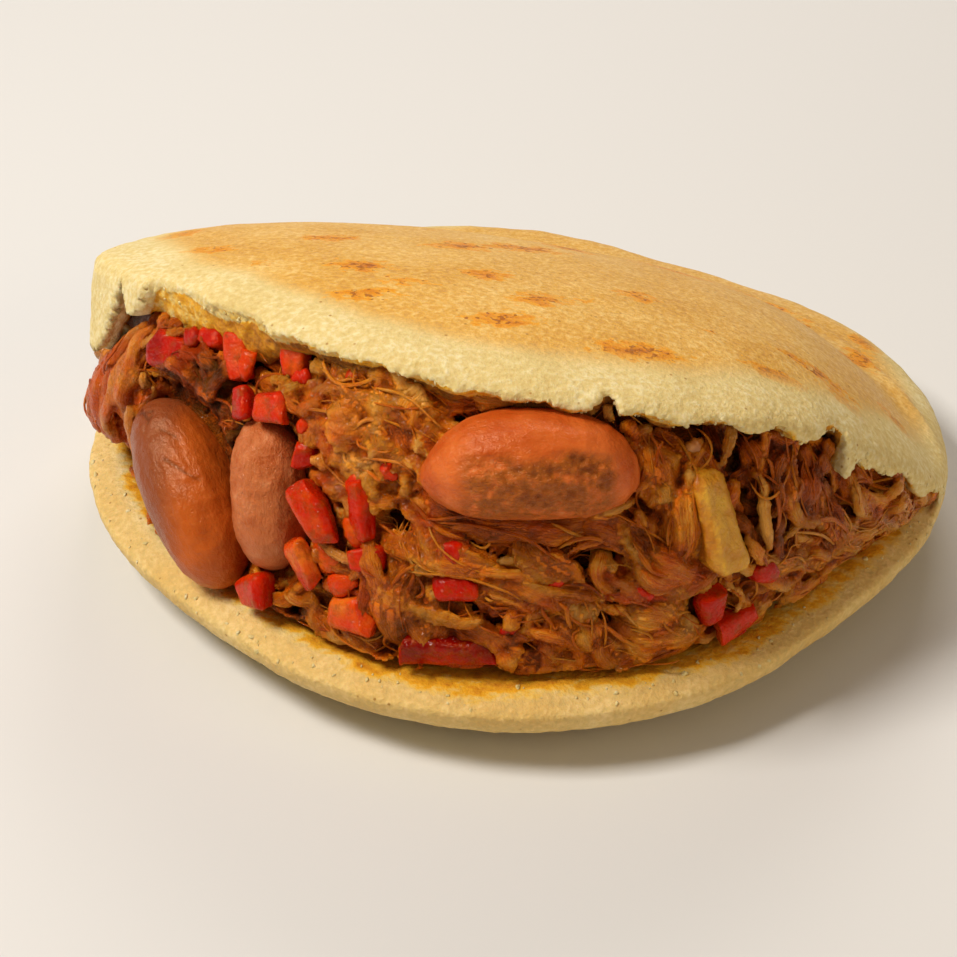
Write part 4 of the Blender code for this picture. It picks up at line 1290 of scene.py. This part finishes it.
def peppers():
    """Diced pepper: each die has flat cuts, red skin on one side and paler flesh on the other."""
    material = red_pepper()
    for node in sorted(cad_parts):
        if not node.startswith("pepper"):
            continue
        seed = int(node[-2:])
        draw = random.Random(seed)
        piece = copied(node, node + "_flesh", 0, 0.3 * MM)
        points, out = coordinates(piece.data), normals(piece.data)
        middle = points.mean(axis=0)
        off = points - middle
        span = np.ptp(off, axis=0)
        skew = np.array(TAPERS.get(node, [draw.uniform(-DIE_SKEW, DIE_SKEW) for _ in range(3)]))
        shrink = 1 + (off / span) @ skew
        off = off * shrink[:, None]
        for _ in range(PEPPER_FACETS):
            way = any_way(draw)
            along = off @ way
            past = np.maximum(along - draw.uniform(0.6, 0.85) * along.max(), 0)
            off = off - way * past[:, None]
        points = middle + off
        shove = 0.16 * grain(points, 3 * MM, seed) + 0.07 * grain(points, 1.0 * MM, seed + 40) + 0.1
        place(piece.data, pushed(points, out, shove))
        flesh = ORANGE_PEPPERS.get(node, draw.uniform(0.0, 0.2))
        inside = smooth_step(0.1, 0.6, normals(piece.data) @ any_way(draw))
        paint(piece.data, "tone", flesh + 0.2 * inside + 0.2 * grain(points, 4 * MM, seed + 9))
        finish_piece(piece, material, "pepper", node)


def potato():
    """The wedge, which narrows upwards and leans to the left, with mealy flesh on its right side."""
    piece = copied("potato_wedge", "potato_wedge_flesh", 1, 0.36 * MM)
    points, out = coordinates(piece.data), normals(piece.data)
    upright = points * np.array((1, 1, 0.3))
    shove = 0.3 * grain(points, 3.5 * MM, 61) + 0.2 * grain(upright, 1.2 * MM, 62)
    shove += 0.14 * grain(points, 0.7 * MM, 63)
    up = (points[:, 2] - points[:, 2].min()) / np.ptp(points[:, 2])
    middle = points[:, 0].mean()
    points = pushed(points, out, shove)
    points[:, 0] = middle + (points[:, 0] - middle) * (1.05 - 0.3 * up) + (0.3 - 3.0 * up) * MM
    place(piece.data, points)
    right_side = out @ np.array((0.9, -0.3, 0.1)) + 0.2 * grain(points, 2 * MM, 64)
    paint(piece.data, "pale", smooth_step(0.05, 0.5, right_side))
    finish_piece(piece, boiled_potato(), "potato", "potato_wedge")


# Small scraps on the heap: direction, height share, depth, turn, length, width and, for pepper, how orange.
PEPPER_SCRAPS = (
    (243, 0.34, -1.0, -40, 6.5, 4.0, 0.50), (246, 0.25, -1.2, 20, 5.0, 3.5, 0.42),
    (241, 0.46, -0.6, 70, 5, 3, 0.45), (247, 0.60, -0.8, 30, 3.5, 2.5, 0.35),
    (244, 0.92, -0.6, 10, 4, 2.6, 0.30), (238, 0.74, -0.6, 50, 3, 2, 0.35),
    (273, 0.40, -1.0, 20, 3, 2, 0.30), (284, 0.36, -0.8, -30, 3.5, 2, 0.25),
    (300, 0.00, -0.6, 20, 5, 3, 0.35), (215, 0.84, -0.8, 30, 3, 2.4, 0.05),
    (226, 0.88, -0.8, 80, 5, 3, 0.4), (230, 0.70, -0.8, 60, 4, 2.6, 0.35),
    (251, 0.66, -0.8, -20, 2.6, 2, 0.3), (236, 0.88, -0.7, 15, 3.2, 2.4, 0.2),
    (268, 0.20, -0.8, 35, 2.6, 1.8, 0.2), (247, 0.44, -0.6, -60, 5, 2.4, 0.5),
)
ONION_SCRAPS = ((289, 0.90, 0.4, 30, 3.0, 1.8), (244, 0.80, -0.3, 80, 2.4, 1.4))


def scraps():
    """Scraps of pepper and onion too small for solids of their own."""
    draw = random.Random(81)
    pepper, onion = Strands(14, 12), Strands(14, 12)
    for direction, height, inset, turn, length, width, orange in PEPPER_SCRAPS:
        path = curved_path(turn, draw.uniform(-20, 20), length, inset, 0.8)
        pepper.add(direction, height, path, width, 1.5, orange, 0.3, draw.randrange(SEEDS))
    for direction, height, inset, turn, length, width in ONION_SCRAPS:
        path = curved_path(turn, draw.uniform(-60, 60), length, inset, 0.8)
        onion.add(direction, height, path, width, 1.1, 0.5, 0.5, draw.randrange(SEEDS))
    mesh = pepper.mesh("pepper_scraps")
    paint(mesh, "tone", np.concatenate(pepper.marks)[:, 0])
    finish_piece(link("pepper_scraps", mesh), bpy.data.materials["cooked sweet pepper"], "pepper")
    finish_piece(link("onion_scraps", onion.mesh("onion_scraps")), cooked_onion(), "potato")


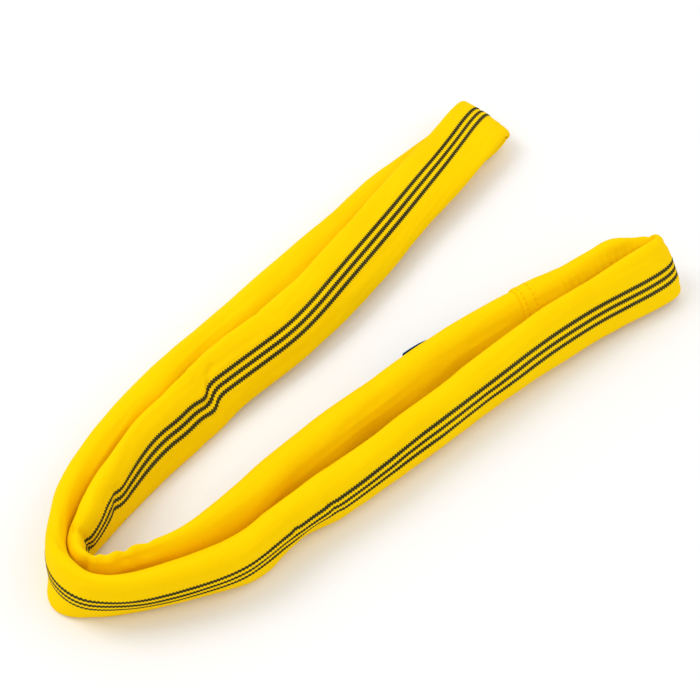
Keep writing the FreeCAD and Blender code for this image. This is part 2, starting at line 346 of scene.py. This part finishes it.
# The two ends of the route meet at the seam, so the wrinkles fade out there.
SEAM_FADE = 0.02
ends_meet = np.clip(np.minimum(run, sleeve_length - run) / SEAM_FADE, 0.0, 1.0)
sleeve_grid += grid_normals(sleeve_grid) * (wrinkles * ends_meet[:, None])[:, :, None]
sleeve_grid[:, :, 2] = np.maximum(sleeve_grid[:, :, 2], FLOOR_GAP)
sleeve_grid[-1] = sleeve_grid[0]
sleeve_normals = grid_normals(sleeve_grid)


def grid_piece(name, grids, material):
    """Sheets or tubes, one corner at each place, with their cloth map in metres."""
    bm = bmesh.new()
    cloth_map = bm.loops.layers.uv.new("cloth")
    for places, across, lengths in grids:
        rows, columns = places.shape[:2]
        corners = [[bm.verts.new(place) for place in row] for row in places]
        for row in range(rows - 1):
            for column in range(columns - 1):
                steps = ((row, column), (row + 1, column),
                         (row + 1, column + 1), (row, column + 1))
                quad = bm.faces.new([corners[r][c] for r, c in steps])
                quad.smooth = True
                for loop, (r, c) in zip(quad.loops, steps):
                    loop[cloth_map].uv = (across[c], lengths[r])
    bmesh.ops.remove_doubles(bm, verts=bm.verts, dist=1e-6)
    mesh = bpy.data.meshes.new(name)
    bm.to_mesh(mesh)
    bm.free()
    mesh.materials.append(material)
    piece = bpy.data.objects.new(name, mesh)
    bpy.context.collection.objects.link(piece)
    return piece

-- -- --

Reproduce the data, keeping every line exactly the same.

[RESPONSE TO THIS TASK]:
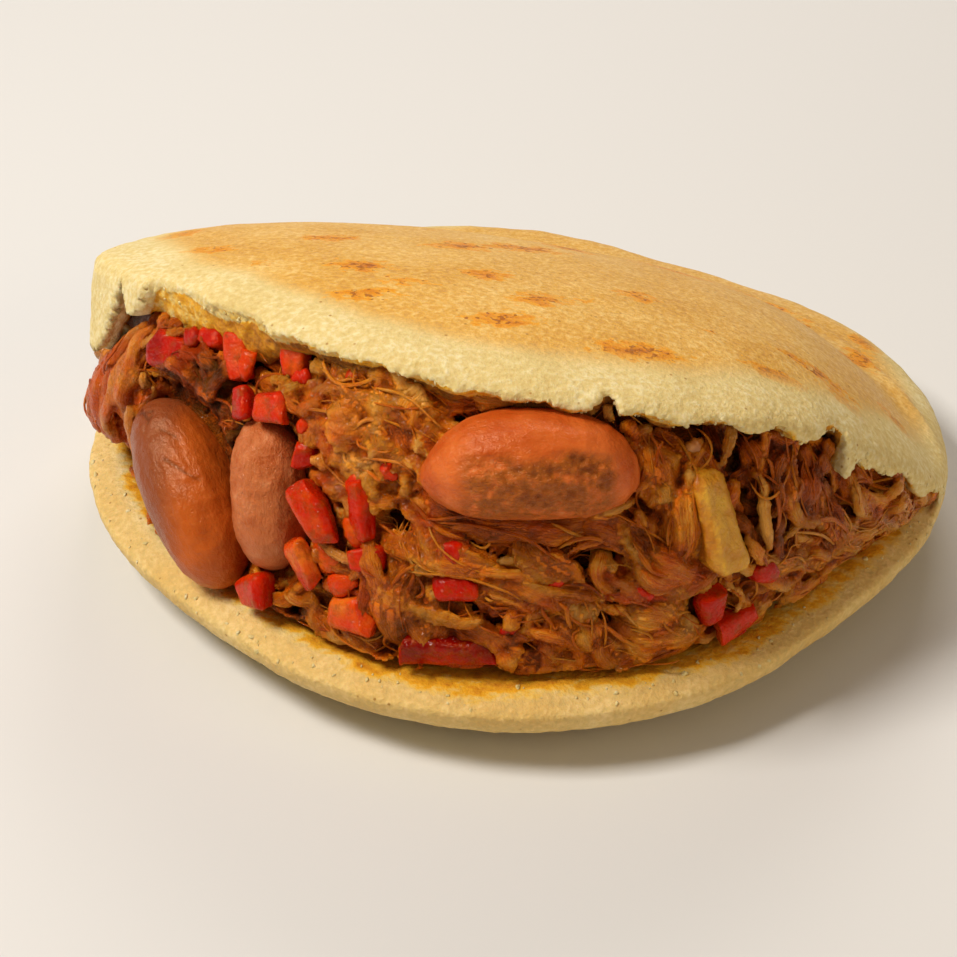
Write part 4 of the Blender code for this picture. It picks up at line 1290 of scene.py. This part finishes it.
def peppers():
    """Diced pepper: each die has flat cuts, red skin on one side and paler flesh on the other."""
    material = red_pepper()
    for node in sorted(cad_parts):
        if not node.startswith("pepper"):
            continue
        seed = int(node[-2:])
        draw = random.Random(seed)
        piece = copied(node, node + "_flesh", 0, 0.3 * MM)
        points, out = coordinates(piece.data), normals(piece.data)
        middle = points.mean(axis=0)
        off = points - middle
        span = np.ptp(off, axis=0)
        skew = np.array(TAPERS.get(node, [draw.uniform(-DIE_SKEW, DIE_SKEW) for _ in range(3)]))
        shrink = 1 + (off / span) @ skew
        off = off * shrink[:, None]
        for _ in range(PEPPER_FACETS):
            way = any_way(draw)
            along = off @ way
            past = np.maximum(along - draw.uniform(0.6, 0.85) * along.max(), 0)
            off = off - way * past[:, None]
        points = middle + off
        shove = 0.16 * grain(points, 3 * MM, seed) + 0.07 * grain(points, 1.0 * MM, seed + 40) + 0.1
        place(piece.data, pushed(points, out, shove))
        flesh = ORANGE_PEPPERS.get(node, draw.uniform(0.0, 0.2))
        inside = smooth_step(0.1, 0.6, normals(piece.data) @ any_way(draw))
        paint(piece.data, "tone", flesh + 0.2 * inside + 0.2 * grain(points, 4 * MM, seed + 9))
        finish_piece(piece, material, "pepper", node)


def potato():
    """The wedge, which narrows upwards and leans to the left, with mealy flesh on its right side."""
    piece = copied("potato_wedge", "potato_wedge_flesh", 1, 0.36 * MM)
    points, out = coordinates(piece.data), normals(piece.data)
    upright = points * np.array((1, 1, 0.3))
    shove = 0.3 * grain(points, 3.5 * MM, 61) + 0.2 * grain(upright, 1.2 * MM, 62)
    shove += 0.14 * grain(points, 0.7 * MM, 63)
    up = (points[:, 2] - points[:, 2].min()) / np.ptp(points[:, 2])
    middle = points[:, 0].mean()
    points = pushed(points, out, shove)
    points[:, 0] = middle + (points[:, 0] - middle) * (1.05 - 0.3 * up) + (0.3 - 3.0 * up) * MM
    place(piece.data, points)
    right_side = out @ np.array((0.9, -0.3, 0.1)) + 0.2 * grain(points, 2 * MM, 64)
    paint(piece.data, "pale", smooth_step(0.05, 0.5, right_side))
    finish_piece(piece, boiled_potato(), "potato", "potato_wedge")


# Small scraps on the heap: direction, height share, depth, turn, length, width and, for pepper, how orange.
PEPPER_SCRAPS = (
    (243, 0.34, -1.0, -40, 6.5, 4.0, 0.50), (246, 0.25, -1.2, 20, 5.0, 3.5, 0.42),
    (241, 0.46, -0.6, 70, 5, 3, 0.45), (247, 0.60, -0.8, 30, 3.5, 2.5, 0.35),
    (244, 0.92, -0.6, 10, 4, 2.6, 0.30), (238, 0.74, -0.6, 50, 3, 2, 0.35),
    (273, 0.40, -1.0, 20, 3, 2, 0.30), (284, 0.36, -0.8, -30, 3.5, 2, 0.25),
    (300, 0.00, -0.6, 20, 5, 3, 0.35), (215, 0.84, -0.8, 30, 3, 2.4, 0.05),
    (226, 0.88, -0.8, 80, 5, 3, 0.4), (230, 0.70, -0.8, 60, 4, 2.6, 0.35),
    (251, 0.66, -0.8, -20, 2.6, 2, 0.3), (236, 0.88, -0.7, 15, 3.2, 2.4, 0.2),
    (268, 0.20, -0.8, 35, 2.6, 1.8, 0.2), (247, 0.44, -0.6, -60, 5, 2.4, 0.5),
)
ONION_SCRAPS = ((289, 0.90, 0.4, 30, 3.0, 1.8), (244, 0.80, -0.3, 80, 2.4, 1.4))


def scraps():
    """Scraps of pepper and onion too small for solids of their own."""
    draw = random.Random(81)
    pepper, onion = Strands(14, 12), Strands(14, 12)
    for direction, height, inset, turn, length, width, orange in PEPPER_SCRAPS:
        path = curved_path(turn, draw.uniform(-20, 20), length, inset, 0.8)
        pepper.add(direction, height, path, width, 1.5, orange, 0.3, draw.randrange(SEEDS))
    for direction, height, inset, turn, length, width in ONION_SCRAPS:
        path = curved_path(turn, draw.uniform(-60, 60), length, inset, 0.8)
        onion.add(direction, height, path, width, 1.1, 0.5, 0.5, draw.randrange(SEEDS))
    mesh = pepper.mesh("pepper_scraps")
    paint(mesh, "tone", np.concatenate(pepper.marks)[:, 0])
    finish_piece(link("pepper_scraps", mesh), bpy.data.materials["cooked sweet pepper"], "pepper")
    finish_piece(link("onion_scraps", onion.mesh("onion_scraps")), cooked_onion(), "potato")


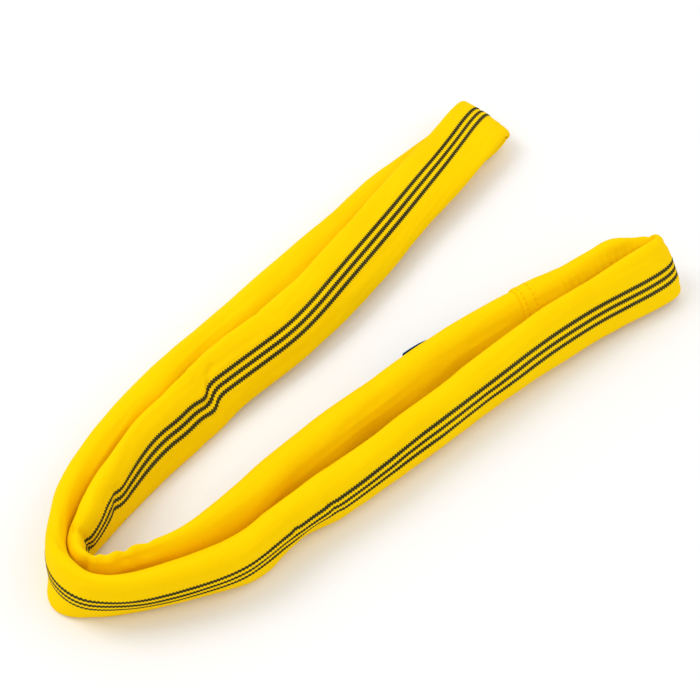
Keep writing the FreeCAD and Blender code for this image. This is part 2, starting at line 346 of scene.py. This part finishes it.
# The two ends of the route meet at the seam, so the wrinkles fade out there.
SEAM_FADE = 0.02
ends_meet = np.clip(np.minimum(run, sleeve_length - run) / SEAM_FADE, 0.0, 1.0)
sleeve_grid += grid_normals(sleeve_grid) * (wrinkles * ends_meet[:, None])[:, :, None]
sleeve_grid[:, :, 2] = np.maximum(sleeve_grid[:, :, 2], FLOOR_GAP)
sleeve_grid[-1] = sleeve_grid[0]
sleeve_normals = grid_normals(sleeve_grid)


def grid_piece(name, grids, material):
    """Sheets or tubes, one corner at each place, with their cloth map in metres."""
    bm = bmesh.new()
    cloth_map = bm.loops.layers.uv.new("cloth")
    for places, across, lengths in grids:
        rows, columns = places.shape[:2]
        corners = [[bm.verts.new(place) for place in row] for row in places]
        for row in range(rows - 1):
            for column in range(columns - 1):
                steps = ((row, column), (row + 1, column),
                         (row + 1, column + 1), (row, column + 1))
                quad = bm.faces.new([corners[r][c] for r, c in steps])
                quad.smooth = True
                for loop, (r, c) in zip(quad.loops, steps):
                    loop[cloth_map].uv = (across[c], lengths[r])
    bmesh.ops.remove_doubles(bm, verts=bm.verts, dist=1e-6)
    mesh = bpy.data.meshes.new(name)
    bm.to_mesh(mesh)
    bm.free()
    mesh.materials.append(material)
    piece = bpy.data.objects.new(name, mesh)
    bpy.context.collection.objects.link(piece)
    return piece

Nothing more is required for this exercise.